Because obviously I’ve worked with Aboriginal kids for a long time, and a lot of them come in with little boundaries, walls, shyness, reluctant to have a go, confidence issues.  So then I thought, ‘Everyone’s born with the same brain and ability, so what’s lacking here’.  In my ethos, I always come across really supportive, but in this particular unit, I was very encouraging, very positive, looking at every individual step of individual students. I was concentrating on some of my Aboriginal students, I wanted to see them succeed. 

So there was a couple of boys who were very standoffish and I took an almost motherly approach, like ‘Come on you can really do this’ rather than ‘You will do this or you will not get the grade’. It was very much ‘I really think you can do this’ ‘You’re very smart’ ‘You’re very intelligent, I’ve seen what else you can do’.  And I had a few breakthroughs with boys like that, and then I just kept working on things that way.  Little steps. It was almost a matter of sitting next to them and having a really good look at what they’re doing, ‘That’s really good, I can see’, and asking them questions about where their thoughts are going, and letting them set up what their next step was going to be.  So putting a bit of ownership in their basket.

I had one boy who I focused on, very negative all the time ‘I’m not doing that, I’m not giving that a go, no, no, no’, and that sort of thing. This is year 9, so he’s 14 years old, a teenager.  He had a very tough background and he had pretty much given up. And by the end of it, I felt like we’ve got this real relationship now, I feel like I know how to work with him now. More of a humanistic individual approach, rather than ‘You are in the group, you will do this’.

I let go a lot with this as well.  I sort of had to relax, I had to sit back and go, ‘Alright, this is experimental, let’s see what happens’.  And one thing that I’ve always felt quite strongly about is placing those little snippets of culture into the curriculum, like into science.

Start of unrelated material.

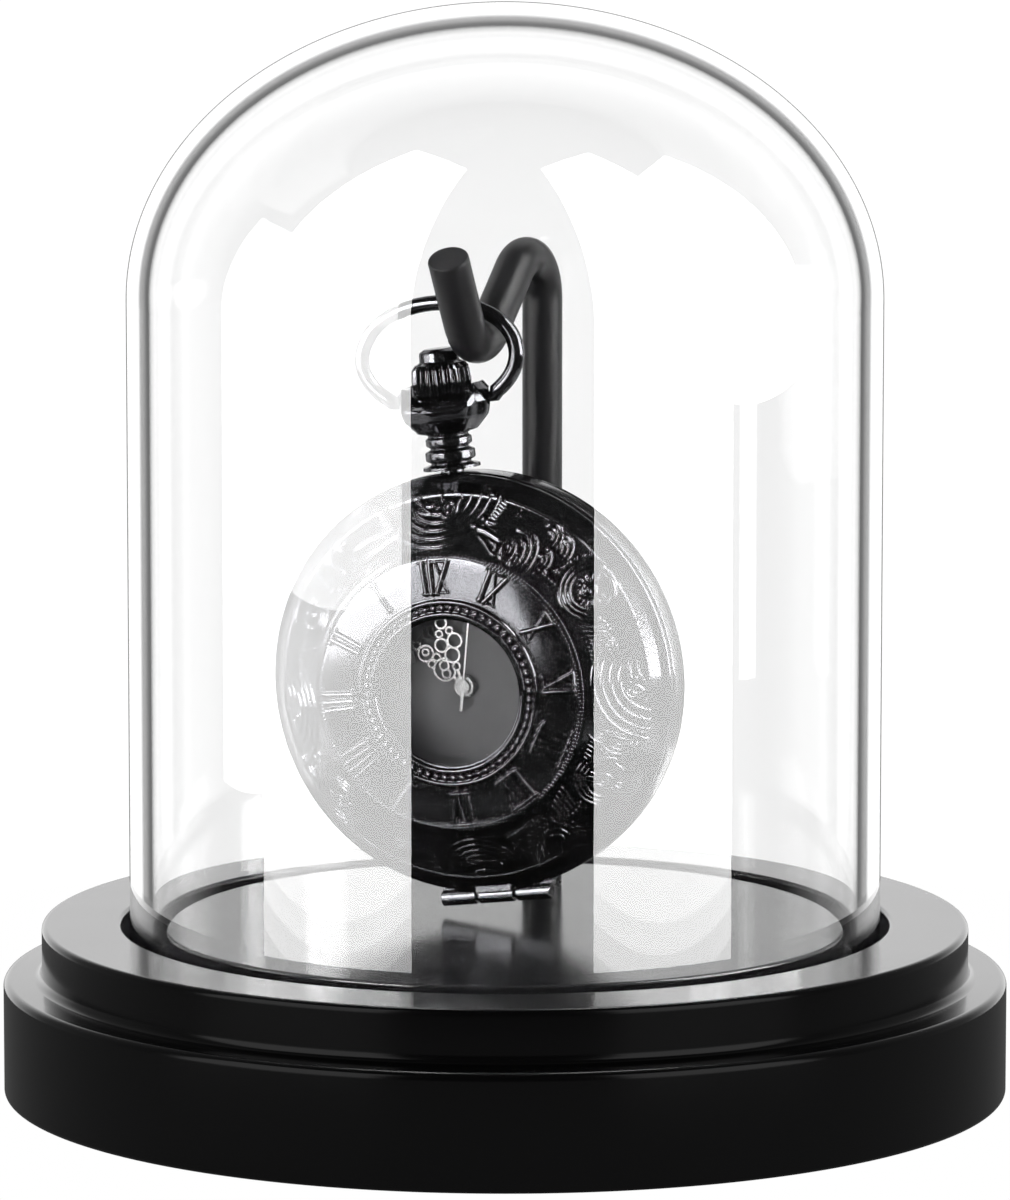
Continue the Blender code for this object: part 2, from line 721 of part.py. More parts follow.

With the message sticks the kids were making,  you’d show a picture of a symbol on some wood and say ‘Well what does this mean in Aboriginal culture?’ And even the kids who weren’t in touch with their own culture, their ears prick up and they want to know. I sort of sow those little seeds around, and there have been a few outcomes from that.

I was pleasantly surprised, even with the non-Indigenous kids. For example, Abdul, he’s Egyptian. We were talking about this willy wagtail story, how he’s got a bad reputation, because we were holding the session in the Nunga room[1] and we get onto all these conversations. And Abdul started recording himself on the digeridoo. He had actually taught himself how to play the digeridoo and was recording it onto a scratch program.  And one of the boys said ‘Oh that’s the most engaged I’ve ever seen Abdul’, because he’s usually pretty all over the place.

And when we were wood burning our message sticks, everyone was very calm, they were concentrating. It’s something I think really resonated with all types of kids.

At the beginning of the project, I did honestly think how is this going to work, what’s going to happen, the unknown, what’s happening here?  I think it’s a good thing because teachers need to actually refresh and look at their pedagogy and change.  So I’m happy to say that I am now one of those people, and it makes me feel more confident to try new things. I feel like a changed teacher.

My practice has changed. So now I want to be more individually focused.  I want to have students able to self-reflect on themselves, where they’re up to, what their competencies are and what they think. And we already do that to a point. I’d also like to look at keeping those Aboriginal perspectives in there, and having more people really comfortable with talking about Aboriginal perspectives and just to help those kids along.

I had Ross, our ASETO, come in to class several times, he came in and worked with the kids.  So his relationship with the kids developed really strongly through that.  They saw him as a bit of an expert, that sort of go-to person. He’s very artistic and very spiritual.  So they liked having him in there, and he liked coming into the classroom too. I thought it went really well, they loved it, if he wasn’t there they’d ask where he was.  It was a good thing for him as well, I think that’s definitely given him the confidence to go in and work with the kids in the class, any class.

Next year I want to focus more on how can I transfer some of this pedagogy into the wider school community, and that’s for the benefit of my kids too, the Aboriginal kids. I think it’s important that we do have proof of that the pedagogy works. So I’d like to contribute to that pool of evidence.

[1] A culturally safe room for Indigenous students.